CISA passes Senate - heimatau
https://www.eff.org/deeplinks/2015/10/eff-disappointed-cisa-passes-senate
======
mikehotel
Interesting votes:

    
    
      Nay		  I  	Sanders, Bernie	VT
      No Vote	  R  	Cruz, Ted	TX
      No Vote	  R  	Graham, Lindsey	SC
      No Vote	  R  	Paul, Rand	KY
      No Vote	  R  	Rubio, Marco	FL
    

Above from GovTrack [1]

Note, the Guardian [2] has Sen. Graham as voting yes. > Democratic
presidential contender Bernie Sanders voted against the bill.
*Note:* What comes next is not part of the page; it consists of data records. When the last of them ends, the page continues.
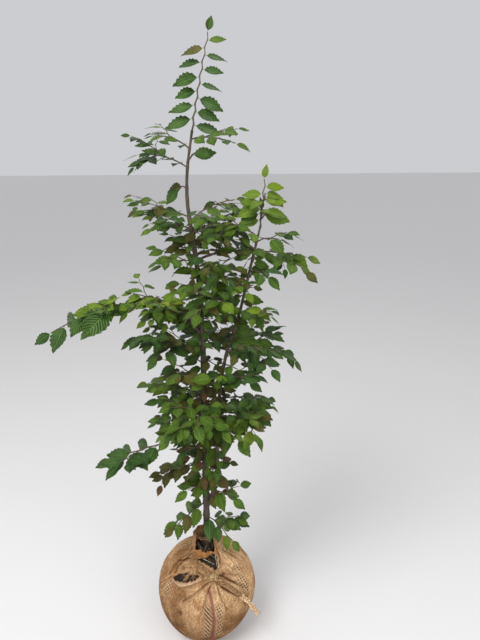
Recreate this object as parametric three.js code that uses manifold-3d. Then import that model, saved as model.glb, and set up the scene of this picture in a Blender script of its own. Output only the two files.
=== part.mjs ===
// A young hornbeam, ready for planting: a leading stem, a second stem nearly as strong,
// three boughs, its leafy shoots, and the root ball in a tied hessian wrap that it stands on.
// Millimetres, +Z up. The origin is the centre of the ball's flat underside, and -Y is the front.
// A compass direction is in degrees, 0 along +X and 90 along +Y.
import * as THREE from "three";
import { mergeVertices } from "three/addons/utils/BufferGeometryUtils.js";
import Module from "manifold-3d";

const wasm = await Module();
wasm.setup();

const FIT = 0.3; // clearance between neighbours

// Root ball
const SOIL_TOP = 286; // the level ground in the ball, where the trunk's flat cut stands
const CLOTH = 2.4; // thickness of the hessian with its folds
const BALL_SIDES = 32;
// Half-width of the wrapped ball at each height, from the flat foot to the collar round the trunk.
const BALL_PROFILE = [
  [0, 84],
  [14, 104],
  [45, 129],
  [90, 151],
  [135, 160],
  [185, 156],
  [225, 140],
  [255, 114],
  [274, 84],
  [286, 60],
  [300, 46],
  [322, 40],
  [348, 37],
  [370, 34],
];
const BALL_LOBES = 0.012; // how far the packed soil bulges out of round, as a share of the half-width
const SLIM_SIDE = { heading: 335, share: 0.06, below: 160 }; // the ball is slimmer low down on one side
const COLLAR = { pleats: 8, depth: 0.1, from: 280, full: 315 };
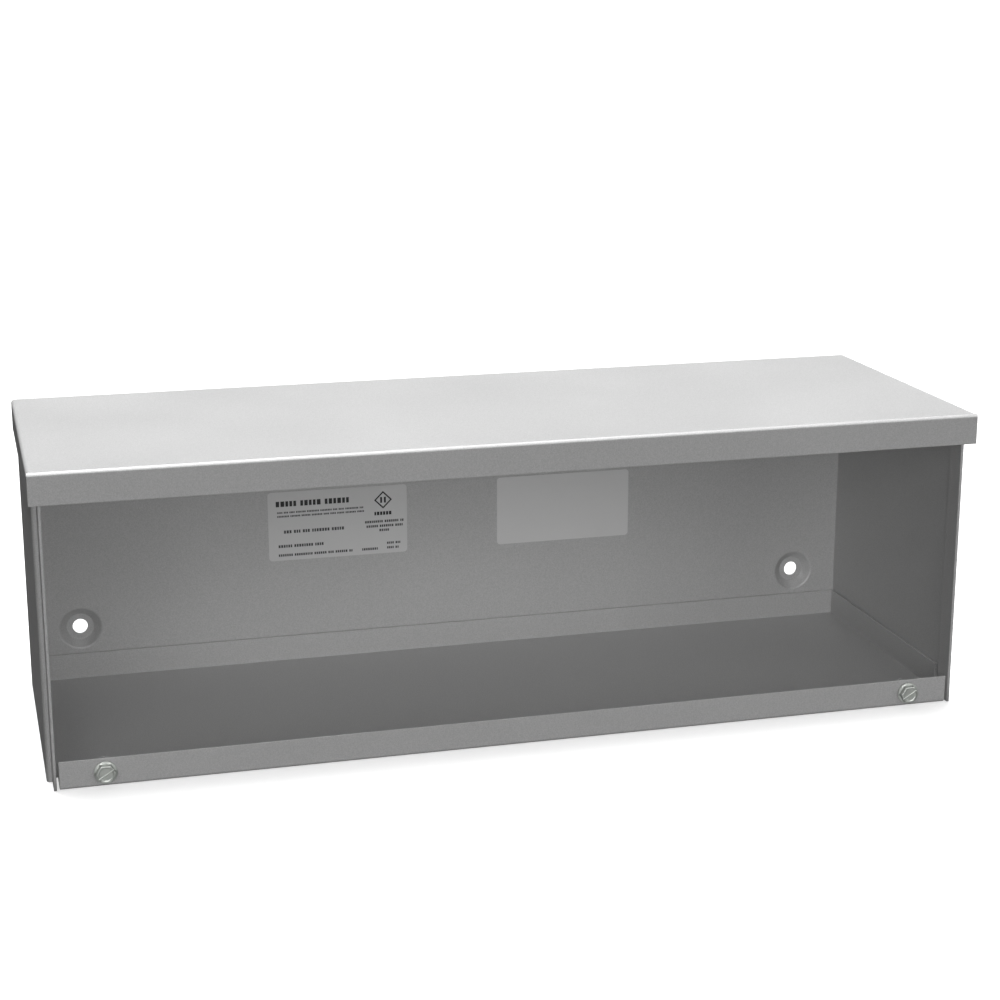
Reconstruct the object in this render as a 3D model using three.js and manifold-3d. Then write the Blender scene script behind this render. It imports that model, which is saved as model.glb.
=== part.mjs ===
// Rainproof wiring trough, the sheet-metal enclosure that stands beside meter sockets and panels.
// Its slip-on front cover is off. Millimetres, +Z up, +X along the length, front facing -Y,
// origin at the centre of the footprint.
import * as THREE from 'three';
import { mergeVertices } from 'three/addons/utils/BufferGeometryUtils.js';
import Module from 'manifold-3d';

const wasm = await Module();
wasm.setup();

// Driving dimensions.
const insideWidth = 609.6;
const bodyDepth = 203.2;
const overallHeight = 204.2;
const sheet = 1.9;
const fit = 0.3;
const bendRadius = 0.5;
const bendSteps = 4;

// Body: back panel, side walls, and the lips that the cover slides over.
const lipLength = 15.4;
const lipStep = 3.5;

// Cap: drip lip along the front, flanges down both ends.
const dripLipHeight = 20.3;
const dripOverhang = 6.2;

// Pan: floor with upturned flanges and the front lip that takes the cover screws.
const panFlangeHeight = 20;
const frontLipHeight = 18.8;
const frontLipGap = 1.7;
const cornerRelief = 21.8;

// Mounting dimples pressed out of the back, so that the back stands off the wall.
const dimpleDepth = 4.8;
const dimpleRadius = 14.7;
const padRadius = 9.5;
const mountHoleRadius = 5.25;
const mountInset = 38.1;
const dimpleSides = 32;

// Cover screws: slotted, indented hex washer head, quarter-inch shank.
const hexAcrossFlats = 11.1;
const headHeight = 4.6;
const washerRadius = 7.3;
const washerHeight = 1.2;
const dishRadius = 5;
const dishWall = 1.2;
const dishDepth = 0.9;
const slotWidth = 1.6;
const slotDepth = 1.6;
const slotAngle = THREE.MathUtils.degToRad(32);
const shankRadius = 2.85;
const shankLength = 12.7;
const screwHeight = 9.4;
const screwInset = 37.6;
const screwSides = 32;
const collarLength = 1.7;
const collarRadius = 4.6;
const retainerRadius = 6.2;
const retainerThickness = 0.8;
const retainerFromTip = 0.9;

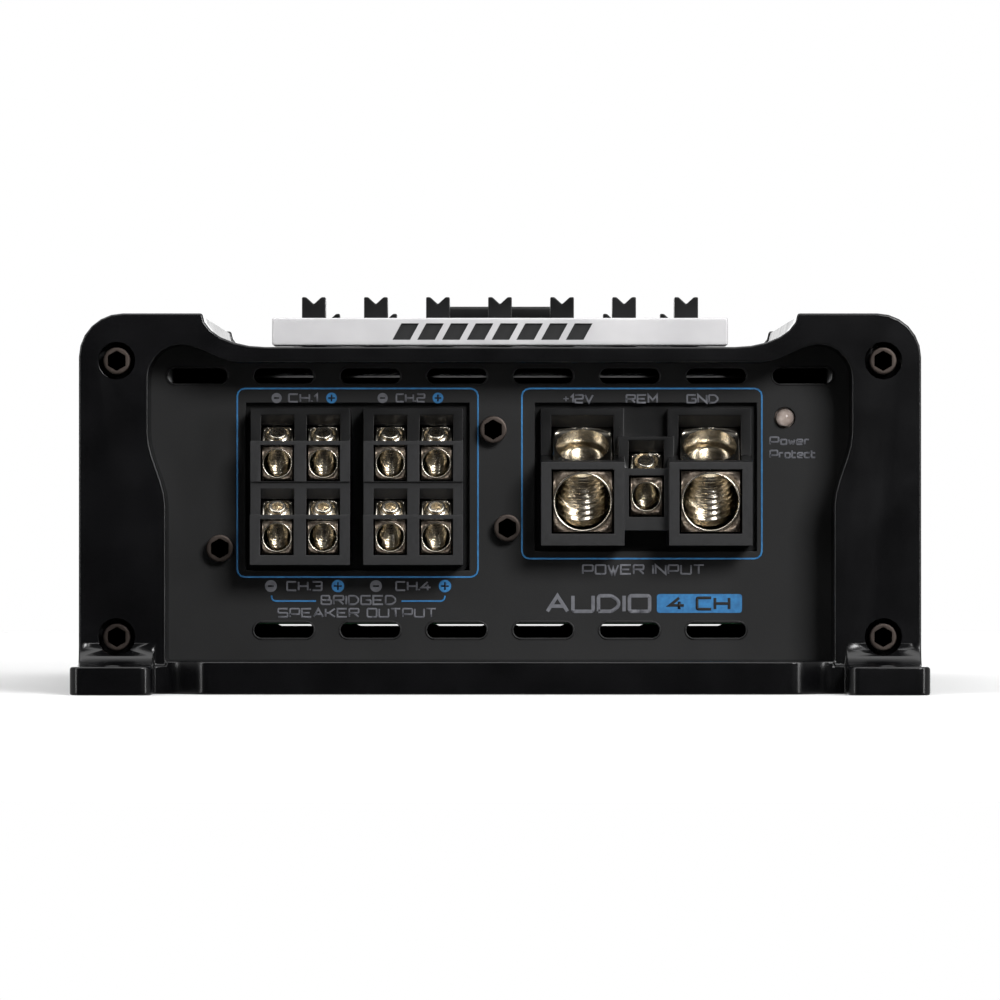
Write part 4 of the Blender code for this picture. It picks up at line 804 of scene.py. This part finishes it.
thin = Print("front")
thin.write("+", 11.67 * MM, 51.95 * MM, 0.95 * MM, 1.35 * MM)
blue.frame(-46.5 * MM, 20.41 * MM, -3.9 * MM, 53.77 * MM, 1.3 * MM)
blue.frame(3.88 * MM, 23.66 * MM, 46.34 * MM, 53.77 * MM, 1.3 * MM)
for outer, inner in ((-40.41, -32.57), (-9.77, -17.42)):
    blue.stroke([(outer * MM, 17.13 * MM), (outer * MM, 16.16 * MM), (inner * MM, 16.16 * MM)], 0.7 * MM)
blue.plate(27.76 * MM, 14.07 * MM, 42.82 * MM, 17.4 * MM, 0.5 * MM)

bold, bold_dark = Print("front"), Print("front")
bold.write("AUDIO", 17.43 * MM, 15.72 * MM, 18.1 * MM, 2.75 * MM)
bold_dark.write("4 CH", 35.29 * MM, 15.72 * MM, 10.5 * MM, 2.0 * MM)
grey.finish("grey_print", grey_ink, 0.32 * MM)
blue.finish("blue_print", blue_ink, 0.28 * MM)
thin.finish("plus_print", grey_ink, 0.22 * MM)
dark.finish("sign_print", powder, 0.27 * MM, 2)
bold.finish("name_print", grey_ink, 0.62 * MM)
bold_dark.finish("count_print", powder, 0.5 * MM, 2)

# %% [markdown]
# The signal end is printed in the same way, with the plain words that its jacks, knobs and switches need.

# %% Markings of the signal end
grey, blue = Print("rear"), Print("rear")
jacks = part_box("signal_jack_block")
# Printed places count x to the right as seen from that end, which is -X in the frame.
jack_x = (-(jacks[0].x + jacks[1].x) / 2)
knob_x = [-(sum(c.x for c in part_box(n)) / 2) for n in ("level_knob_rear", "crossover_knob_rear")]
switch_x = -(sum(c.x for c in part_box("filter_switch_rear")) / 2)
TICK = 4.8 * MM, 5.6 * MM  # a scale mark's two ends, from the knob's middle
words = (
    ("SIGNAL INPUT", jack_x, 21), ("LEVEL", knob_x[0], 8), ("CROSSOVER", knob_x[1], 14),
    ("FILTER", switch_x, 9.5),
)  # fmt: skip
for text, x, width in words:
    grey.write(text, x, 20.4 * MM, width * MM, 1.5 * MM)
for z, word in ((28.5 * MM, "CH.3 CH.4"), (43.5 * MM, "CH.1 CH.2")):
    grey.write(word.split()[0], jack_x - 8 * MM, z + 6.4 * MM, 5 * MM, 1.3 * MM)
    grey.write(word.split()[1], jack_x + 8 * MM, z + 6.4 * MM, 5 * MM, 1.3 * MM)
    for x in knob_x:
        for turn in range(-140, 141, 28):
            a = math.radians(turn)
            blue.stroke([(x + r * math.sin(a), z + r * math.cos(a)) for r in TICK])
blue.frame(jack_x - 15 * MM, 23 * MM, jack_x + 15 * MM, 52.6 * MM, 1.3 * MM)
grey.finish("signal_words", grey_ink, 0.26 * MM)
blue.finish("signal_ticks", blue_ink, 0.26 * MM)

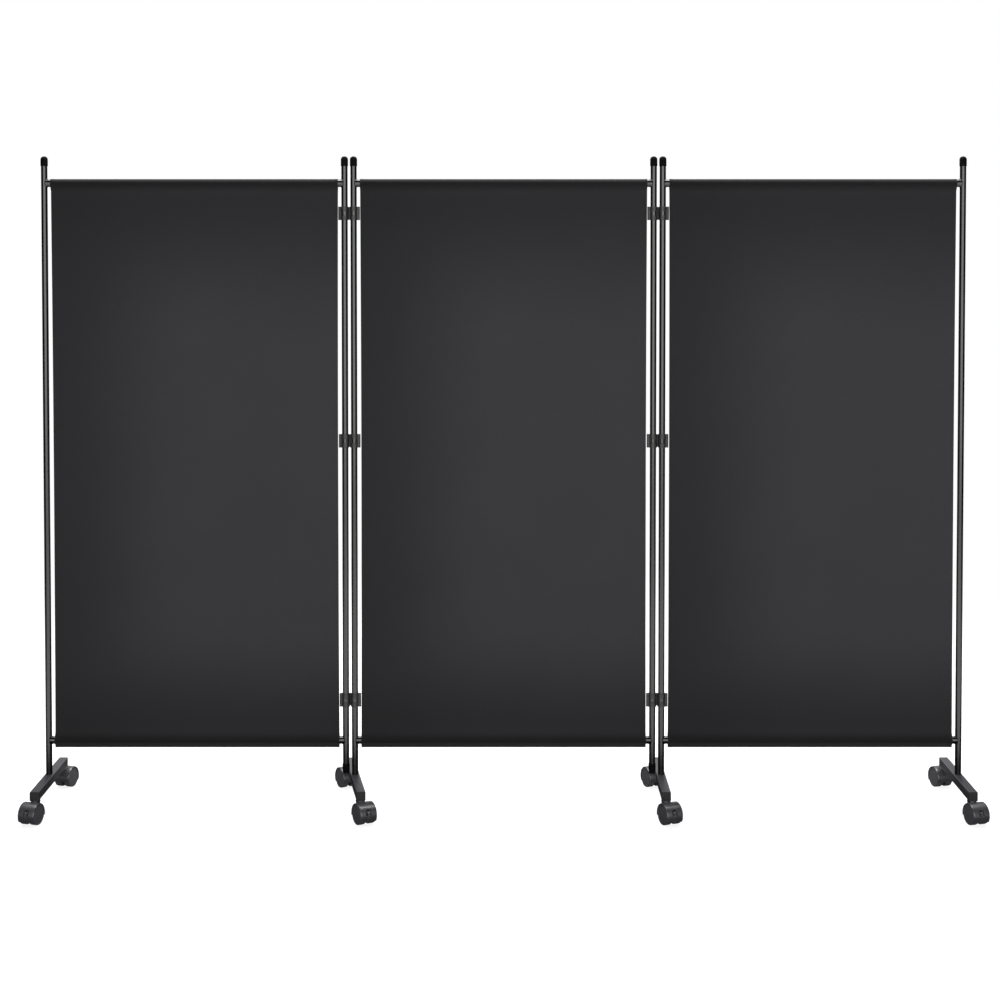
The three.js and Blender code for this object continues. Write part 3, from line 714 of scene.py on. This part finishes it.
def make_clip(sizes, bore, height, reach):
    """One clip, centred on the hinge and standing on z = 0"""
    wide, swell, root, lower = 1.5 * MM, 2.4 * MM, 2.2 * MM, 2 * MM
    start, end = reach + sizes.radius - root, reach + sizes.radius + sizes.lip_reach
    parts = []
    for sign in SIDES.values():
        ring = make_ring(sizes, bore, height)
        if sign < 0:
            outward(place(ring, HALF_TURN @ Matrix.Scale(-1, 4, (0, 1, 0))))
        parts.append(place(ring, Matrix.Translation((sign * reach, 0, 0))))
        for face in (-1, 1):
            x, y = sign * (start + end) / 2, face * (sizes.split + sizes.lip) / 2
            lip = block(end - start, sizes.lip, height, (x, y, height / 2))
            for vert in lip.verts:
                if abs(vert.co.x) < abs(x) and face * vert.co.y > face * y:
                    vert.co.y += face * sizes.gusset
            bead_at = (sign * (end - wide / 2), y + face * swell / 2, height / 2)
            parts += [lip, block(wide, sizes.lip + swell, height, bead_at)]
    web = block(sizes.web_width, sizes.web, height - lower, (0, sizes.web_set, height / 2))
    return together(web, *parts)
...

None of the
Republican presidential candidates (except Lindsey Graham, who voted in favor)
were present to cast a vote, including Rand Paul, who has made privacy from
surveillance a major plank of his campaign platform.

[1]
[https://www.govtrack.us/congress/votes/114-2015/s291](https://www.govtrack.us/congress/votes/114-2015/s291)
[2] [http://www.theguardian.com/world/2015/oct/27/cisa-
cybersecur...](http://www.theguardian.com/world/2015/oct/27/cisa-
cybersecurity-bill-senate-vote)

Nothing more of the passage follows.